## YOUR OBJECTIVE
Return the number of lines holding "bodies", with nothing added.

## INFORMATION SUPPLIED
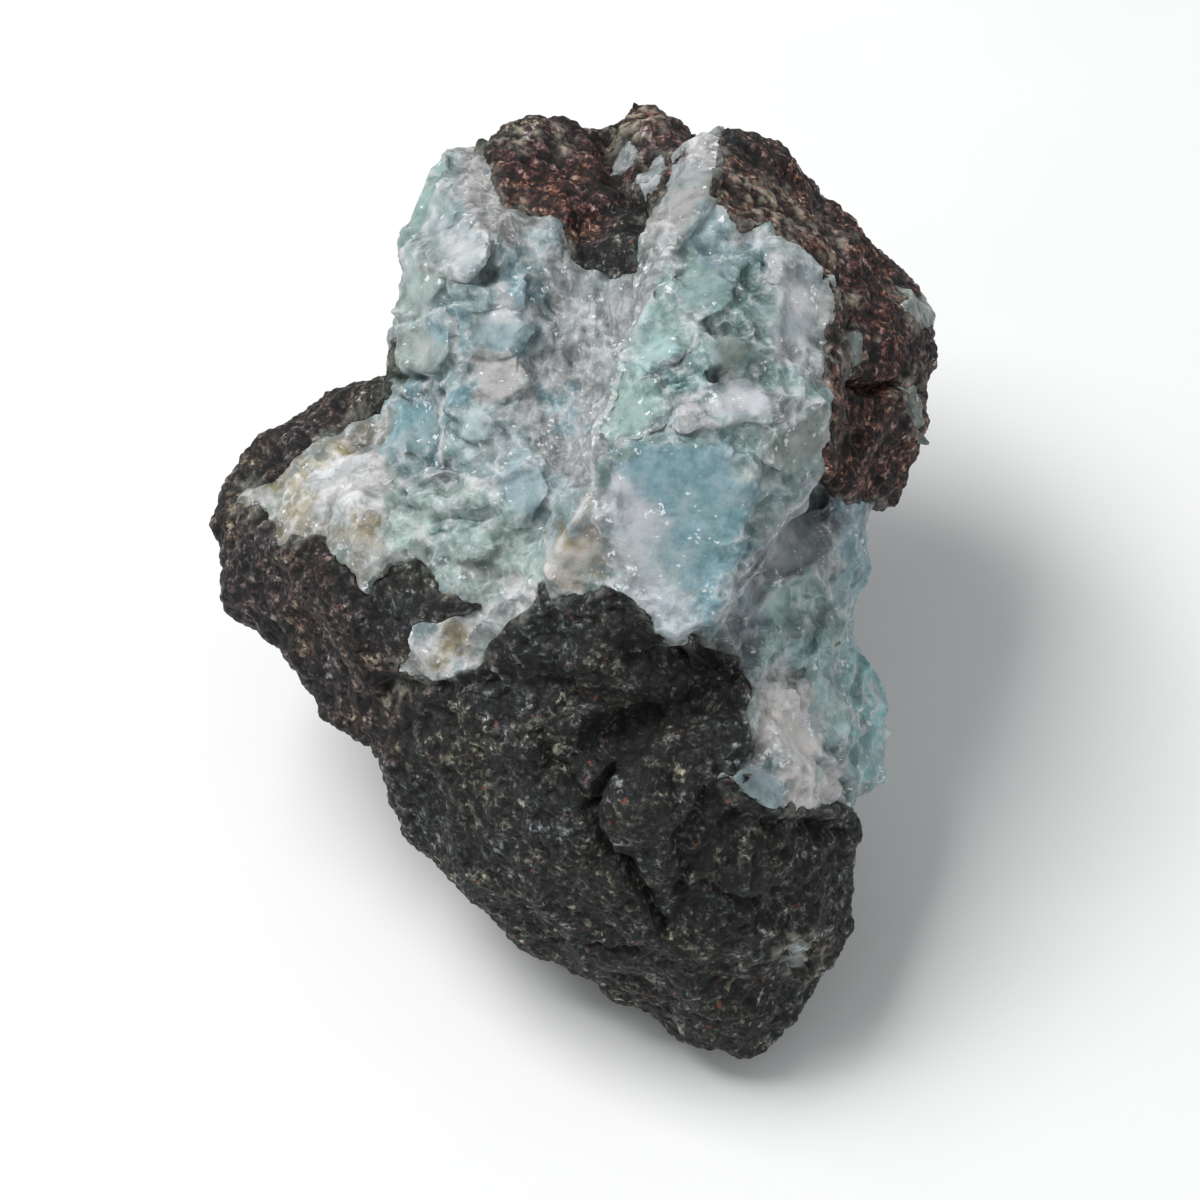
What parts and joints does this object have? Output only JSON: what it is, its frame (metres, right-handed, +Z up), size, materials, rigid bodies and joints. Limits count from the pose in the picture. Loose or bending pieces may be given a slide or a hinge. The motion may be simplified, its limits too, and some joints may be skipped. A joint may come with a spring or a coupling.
{
  "type": "rough larimar specimen",
  "caption": "Rough chunk of blue larimar grown through dark basalt, broken on one side, resting on a small flat foot.",
  "frame": {"origin": "middle of the bounding box at the level of the flat foot", "axes": "+Z up, -Y towards the broken blue face, which looks forwards and up, +X to the right of that face"},
  "size_m": [0.0622, 0.0726, 0.0576],
  "materials": {
    "larimar_in_basalt": "rough broken, waxy on the blue mineral and dull on the basalt"
  },
  "bodies": {
    "root": {"larimar_stone": "larimar_in_basalt"}
  },
  "joints": []
}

## EXERCISE SOLUTION
2